Saturday, March 10, 2012

The Girl of Fire and Thorns, by Rae Carson

Elisa is a second daughter and thus subject to being married off to the king of a neighboring kingdom. She also lacks the conniving skills of her older sister and is the object of disdain in court for her sweet tooth and her girth. But she is the "chosen one" -- the bearer of the godstone (a jewel that appeared on her stomach when she was christened) and thus prophesied to do great deeds.

And if ever there was a need for great deeds it is now, while a shared enemy is on the march, led by powerful sorcerers who have the power to generate fire out of the air. Elisa is no sooner married off to her new husband than she finds herself embroiled in intrigue and dangerous plans. She must find a way to fulfill her destiny and save her people, and it will call on her to unlock hidden strength and sort out friends and foes.

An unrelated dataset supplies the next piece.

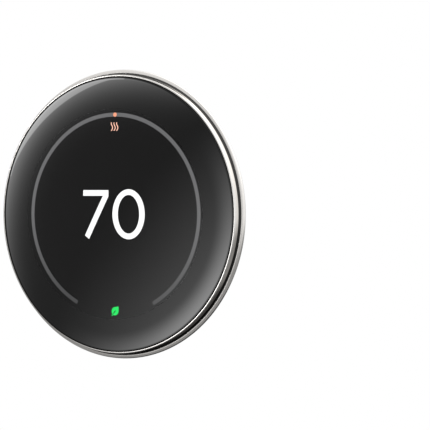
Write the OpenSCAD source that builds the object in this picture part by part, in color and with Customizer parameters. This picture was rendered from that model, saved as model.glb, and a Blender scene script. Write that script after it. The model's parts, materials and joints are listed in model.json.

Here we have all of the lovely trappings of YA fantasy -- familiar adolescent figure (with sibling conflict, self-doubt, and a potential eating disorder) has extraordinary adventures and eventually saves the day through self-discovery. No surprises here! But this book has a lot more and this is where it stands out from the pack. Carson has done an outstanding job at freshening up the setting and the story. Hispanic names, placenames, titles, and an ancient language with a strong resemblance to Spanish shake off the traditional anglo focus of fantasy. A well-developed religion is another unusual element that integrates well with the story. While following a familiar formula, it manages to be original and rewarding.